К пушкинскому «Пророку» восходит серафим в стихотворении «Муха» (1985): «Увы, с собой их [обои и, шире, вещи. — А.Р.] узор насиженный ты взять не в силах, / чтоб ошарашить серафимов хилых / там, в эмпиреях, где царит молитва, / идеей ритма // и повторяемости, с их колокольни / — бессмысленной, берущей корни / в отчаяньи, им — насекомым / туч — незнакомым» (III; 106). Бродский, оспаривая Пушкина, и здесь утверждает невозможность встречи человека с божественными силами и иронизирует над ангелом — Господним посланником, называя серафимов «хилыми». Эпитет «хилые», возможно, навеян поэзией О. Э. Мандельштама. У Мандельштама он отнесен также к небесному существу, к птице — ласточке: «Научи меня, ласточка хилая, разучившаяся летать <…>» («Стихи о неизвестном солдате») [398]. Серафимы принадлежат инобытию, потустороннему божественному миру.

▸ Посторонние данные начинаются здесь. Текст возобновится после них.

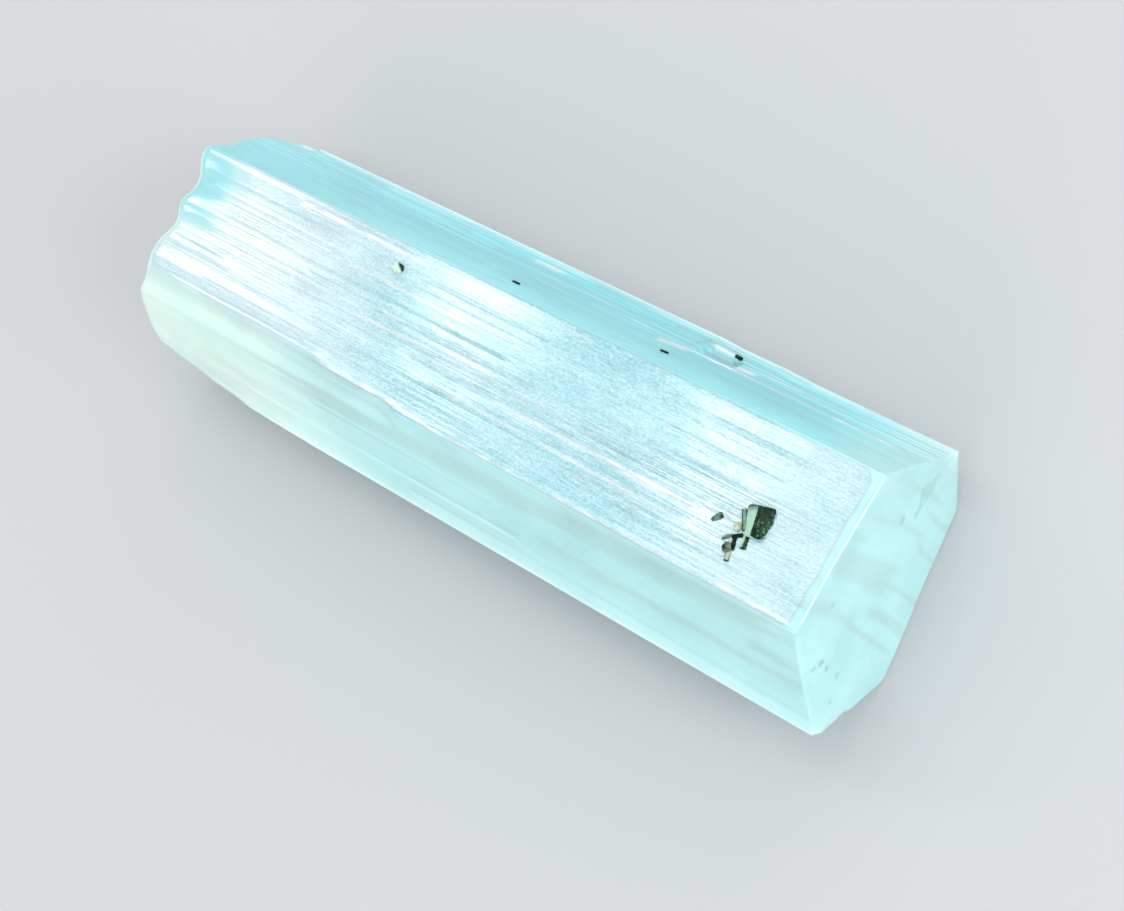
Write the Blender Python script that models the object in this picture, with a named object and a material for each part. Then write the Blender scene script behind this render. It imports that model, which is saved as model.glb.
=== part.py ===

Мандельштамовская ласточка связана с миром мертвых [399].
Неожиданная вариация образа угля, пылающего огнем, символизирующего в «Пророке» огненное слово поэта, содержится в стихотворении Бродского «Эклога 4-я (зимняя)» (1980): «А потом все стихает. Только горячий уголь / тлеет в серой золе рассвета» (III, 15). Уголь — одновременно и метафора утренней зари, основанная на созвучии слов «уголь» и «утро». Но это также и цитата из «Пророка». Пушкин пишет о преображающем огне вдохновения, Бродский — об угасании огня: тлеет в золе лишь один-единственный уголь. Этот образ Бродского также напоминает о строках из пушкинского стихотворения «Осень»: «Но гаснет краткий день, и в камельке забытом / Огонь опять горит — то яркий свет лиет, / То тлеет медленно — а я пред ним читаю / Иль думы долгие в душе моей питаю» (III; 248). За этими стихами в «Осени» следует описание вдохновенного состояния лирического героя-поэта: «Я забываю мир — и в сладкой тишине / Я сладко усыплен моим воображеньем, / И пробуждается поэзия во мне: / Душа стесняется лирическим волненьем <…>» (III; 248). Созерцание огня в камине погружает пушкинского героя в стихию поэзии, рождает «огонь» вдохновения в его душе. Бродский в «Эклоге 4-й (зимней)», в противоположность автору «Пророка» и «Осени», создает парадоксальный образ одновременно угасающего и разгорающегося огня-угля. Уголь тлеет в серой золе. Серая зола — это останки других, сгоревших дотла углей. Останки былого огня. Это описание напоминает золу в погасшем камине. Такова метафорическая сторона образа. Но его денотат в вещественном, предметном мире — серое рассветное небо, не угасающее, но, наоборот, «загорающееся». Единство этому внутренне противоречивому образу из «Эклоги 4-й (зимней)» придается благодаря еще одному переносному значению. Горячий уголь соотносится с пушкинским «углем, пылающим огнем» и обозначает слабый, гаснущий, но негасимый огонек поэтического слова.